多核心密码生成器使用 multiprocessing 模块将密码生成任务分配到多个核心上：

import hashlib
import time
from multiprocessing import Pool

charset = 'abcdefghijklmnopqrstuvwxyz'
max_length = 3

def generate_passwords_part(start, end):
    from itertools import product
    results = []
    for length in range(1, max_length + 1):
        for i, combination in enumerate(product(charset, repeat=length)):
            if start <= i < end:
                password = ''.join(combination)
                hash_object = hashlib.sha256(password.encode())
                hash_result = hash_object.hexdigest()
                results.append((password, hash_result))
    return results

if __name__ == '__main__':
    num_processes = 4
    total_passwords = sum(len(charset) ** i for i in range(1, max_length + 1))
    chunk_size = total_passwords // num_processes
    ranges = [(i * chunk_size, (i + 1) * chunk_size) for i in range(num_processes)]
    ranges[-1] = (ranges[-1][0], total_passwords)

    start_time = time.time()
    with Pool(processes=num_processes) as pool:
        results = pool.starmap(generate_passwords_part, ranges)
    for sub_results in results:
        for password, hash_result in sub_results:
            print(f"Password: {password}, Hash: {hash_result}")
    elapsed_time = time.time() - start_time
    print(f"Multi - core password generation duration: {elapsed_time}")
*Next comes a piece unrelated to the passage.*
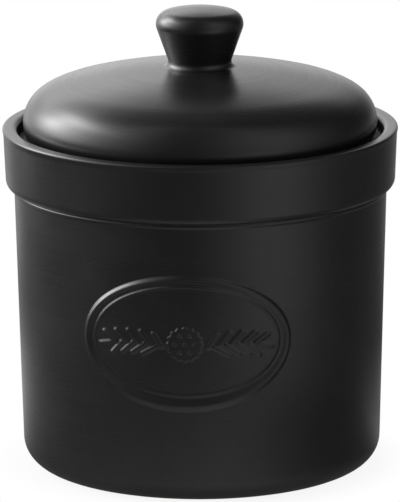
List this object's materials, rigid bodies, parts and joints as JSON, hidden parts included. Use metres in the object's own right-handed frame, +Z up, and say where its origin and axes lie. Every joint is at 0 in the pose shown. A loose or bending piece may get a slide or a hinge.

这个多核心密码生成器将密码生成任务分割成多个部分，每个部分由一个进程处理，从而提高了生成效率。

3. 总结与展望

3.1 技术总结

网络数据包捕获与分析 ：通过PSNMT应用程序可以方便地捕获和分析网络中的TCP和UDP数据包，其模块化的设计使得代码易于维护和扩展。各个模块分工明确，如数据包提取与解码、命令行参数解析、日志处理和CSV文件处理等。
多进程处理技术 ：Python的 multiprocessing 模块为多进程编程提供了强大的支持。在文件搜索、文件哈希处理和密码生成等场景中，多进程处理技术能够显著提高程序的性能，特别是在处理大量数据和处理器密集型任务时。

3.2 未来展望

在网络取证领域，随着网络数据量的不断增加，对处理效率的要求也越来越高。未来可以进一步探索多进程处理技术在以下方面的应用：
1. 实时数据包处理 ：利用多进程技术实现对网络数据包的实时捕获、分析和存储，及时发现网络中的异常行为。
2. 分布式取证系统 ：结合云计算和多进程处理技术，构建分布式取证系统，实现大规模网络数据的高效处理。
3. 智能取证分析 ：将多进程处理与机器学习、人工智能等技术相结合，实现对网络数据的智能分析和挖掘，提高取证的准确性和效率。

3.3 操作建议

如果要在实际项目中应用这些技术，可以按照以下步骤进行：
1. 需求分析 ：明确项目的需求，确定是否需要处理大量数据或进行处理器密集型任务。
2. 方案设计 ：根据需求选择合适的技术方案，如单核心处理或多进程处理。
3. 代码实现 ：根据设计方案编写代码，注意代码的可维护性和扩展性。
4. 测试优化 ：对代码进行测试，评估性能，并根据测试结果进行优化。

以下是一个简单的流程图，展示了在网络取证中应用多进程处理技术的一般流程：

graph TD;
    A[确定取证任务] --> B{是否适合多进程处理};
    B -- 是 --> C[设计多进程方案];
    B -- 否 --> D[采用单核心方案];
    C --> E[编写多进程代码];
    D --> F[编写单核心代码];
    E --> G[测试与优化];
    F --> G;
    G --> H[部署应用];

通过合理应用网络数据包捕获分析技术和多进程处理技术，可以在网络取证工作中取得更好的效果，提高工作效率和准确性。